Deep Ocean Carbon Sinks
Study involves basic research on dark ocean microorganisms
Although microbes that live in the so-called “dark ocean”—below a depth of some 600 feet where light doesn’t penetrate—may not absorb enough carbon to curtail global warming, they do absorb considerable amounts of carbon and merit further study.
That is one of the findings of a paper published in the International Society of Microbial Ecology (ISME) Journal by Tim Mattes, associate professor of civil and environmental engineering in the University of Iowa College of Engineering, and his colleagues.
Mattes says that while many people are familiar with the concept of trees and grass absorbing carbon from the air, bacteria, and ancient single-celled organisms called “archaea” in the dark ocean hold between 300 million and 1.3 billion tons of carbon.
“A significant amount of carbon fixation occurs in the dark ocean,” says Mattes. “What might make this surprising is that carbon fixation is typically linked to organisms using sunlight as the energy source.”
Organisms in the dark ocean may not require sunlight to lock up carbon, but they do require an energy source.
“In the dark ocean, carbon fixation can occur with reduced chemical energy sources such as sulfur, methane, and ferrous iron,” Mattes says. “The hotspots are hydrothermal vents that generate plumes rich in chemical energy sources that stimulate the growth of microorganisms forming the foundation for deep sea ecosystems.”
The hydrothermal vents the team studied are located in a volcanic caldera at Axial Seamount, an active underwater volcano in the Pacific Ocean.
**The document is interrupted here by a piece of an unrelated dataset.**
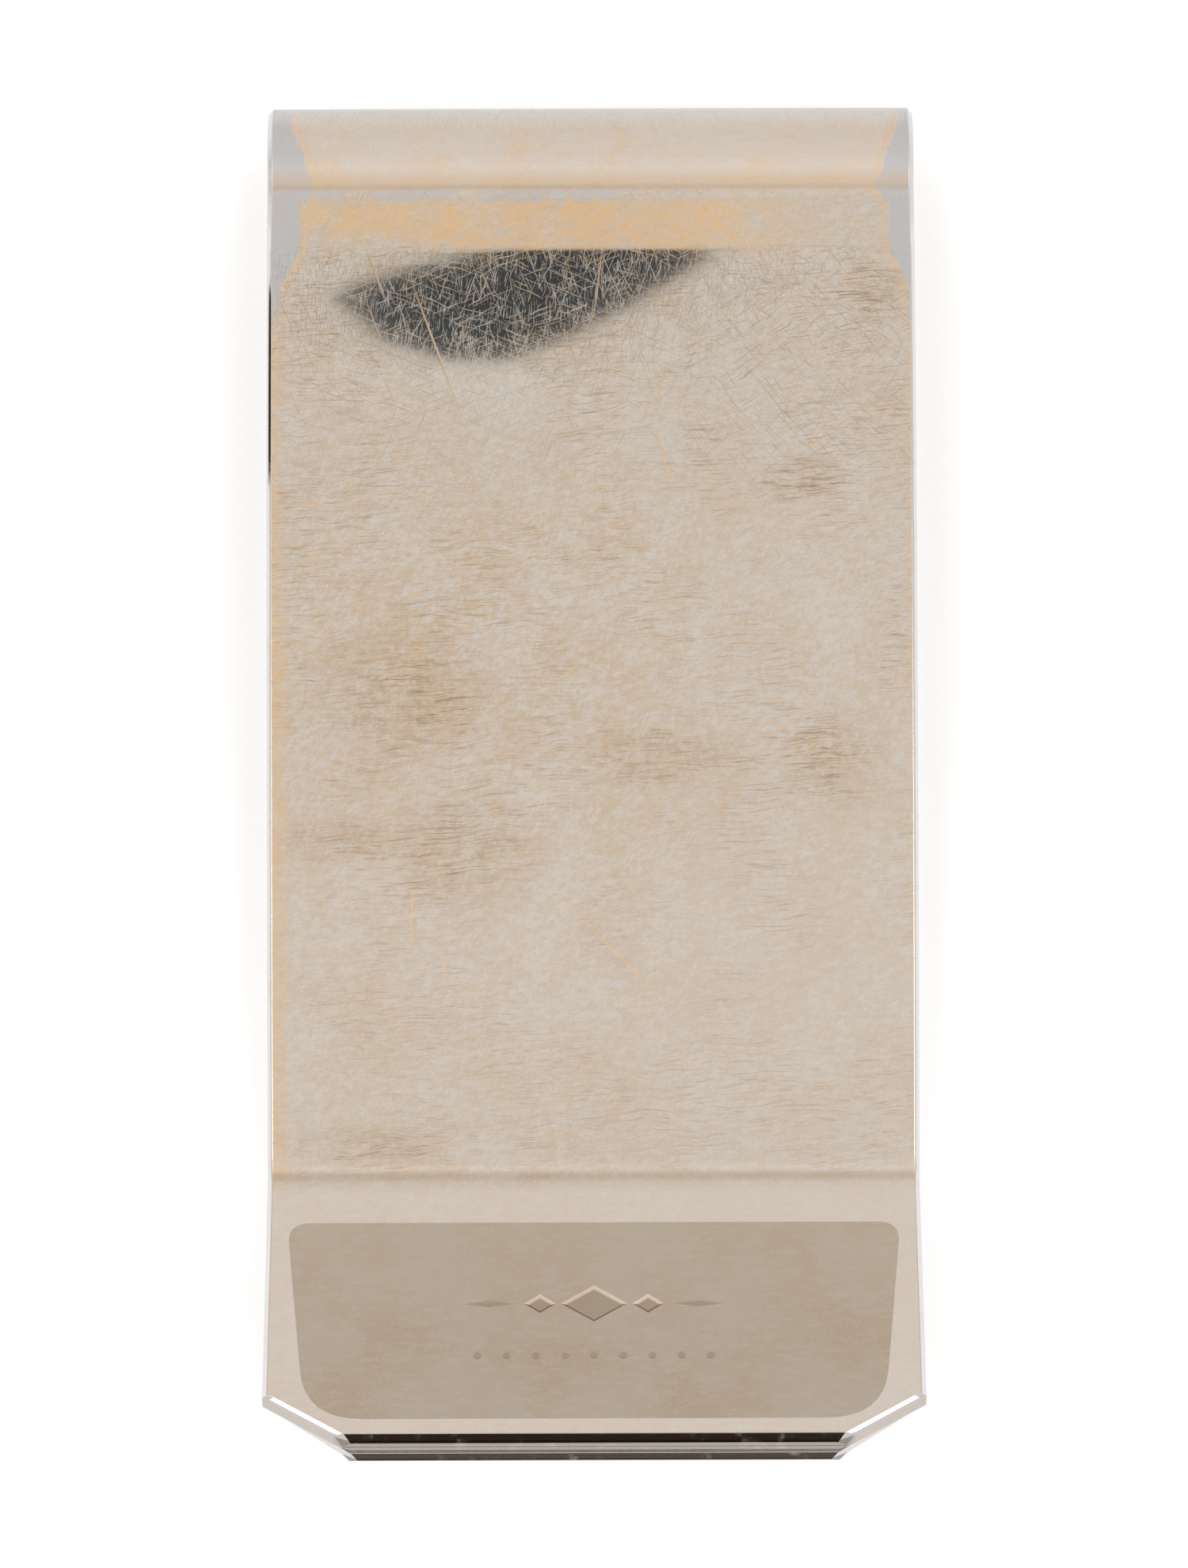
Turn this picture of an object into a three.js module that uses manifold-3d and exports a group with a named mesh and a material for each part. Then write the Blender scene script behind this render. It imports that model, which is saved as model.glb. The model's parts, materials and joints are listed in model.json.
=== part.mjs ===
// Money clip: one plated spring strip, folded back on itself.
//
// The clip lies on the outer face of its front plate. X runs across the strip, Y runs along it with the
// folded end at +Y and the thumb lip at -Y, and Z rises from the front plate to the spring leaf.
// The strip is made in lengths between its fold lines, so that the shoulder, leaf and lip can swing about
// the bend as one body while the front plate and the bend stay still.
import * as THREE from "three";
import Module from "manifold-3d";
import { mergeVertices } from "three/addons/utils/BufferGeometryUtils.js";

const wasm = await Module();
wasm.setup();

// ---- driving dimensions (mm); points of a fold lie on the strip's middle line ----
const STRIP_WIDTH = 25;
const STRIP_THICKNESS = 1;
const EDGE_BEVEL = 0.2;

const PLATE_END_Y = -26.1;
const PLATE_CORNER_CUT = { across: 2.8, along: 2 };

const BEND_CENTRE = { y: 24, z: 2.3 };
const BEND_SWEEP = THREE.MathUtils.degToRad(195);

const SHOULDER_START = { y: 22.9, z: 3.84 }; // short of the bend's end, to leave room for the swing
const KINK = { y: 20.3, z: 4.25 };
const KINK_ROUNDING = 0.4;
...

The site is located some 300 miles west of Cannon Beach, Ore., and about 1,500 meters beneath the surface. Mattes’ colleague, Robert Morris, gathered data and collected samples used in the study during a 2011 cruise sponsored by the U.S. National Science Foundation.
“Using protein-based techniques, we observed that sulfur-oxidizing microorganisms were numerically dominant in this particular hydrothermal vent plume and also converting carbon dioxide to biomass, as suggested by the title of our paper: ‘Sulfur oxidizers dominate carbon fixation at a biogeochemical hot spot in the dark ocean.’”
With carbon fixation occurring on a large scale in the dark ocean, one might wonder about the contribution of such activity to offset carbon emissions widely believed to contribute to global warming, but Mattes sets aside any such speculation in favor of further study.
“While it is true that these microbes are incorporating carbon dioxide into their cells in the deep ocean and thus having an impact on the global carbon cycle, there is no evidence to suggest that they could play any role in mitigating global warming,” he says.
He adds that the primary value of the investigation is to better understand how microorganisms function in the dark ocean and to increase fundamental knowledge of global biogeochemical cycles.
Mattes conducted this research at the University of Washington School of Oceanography while on developmental leave from the UI.
Mattes’ colleagues in the study are: Brook Nunn, Katharine Marshall, Giora Proskurowski, Deborah Kelley, Orest Kawka, and Robert Morris of the University of Washington; David Goodlett of the University of Maryland; and Dennis Hansell of the University of Miami.
The study, published online in July, was funded under grants from the National Science Foundation OCE-1232840 and OCE-0825790 and National Institutes of Health 5P30ES007033-12 and 1S10RR023044.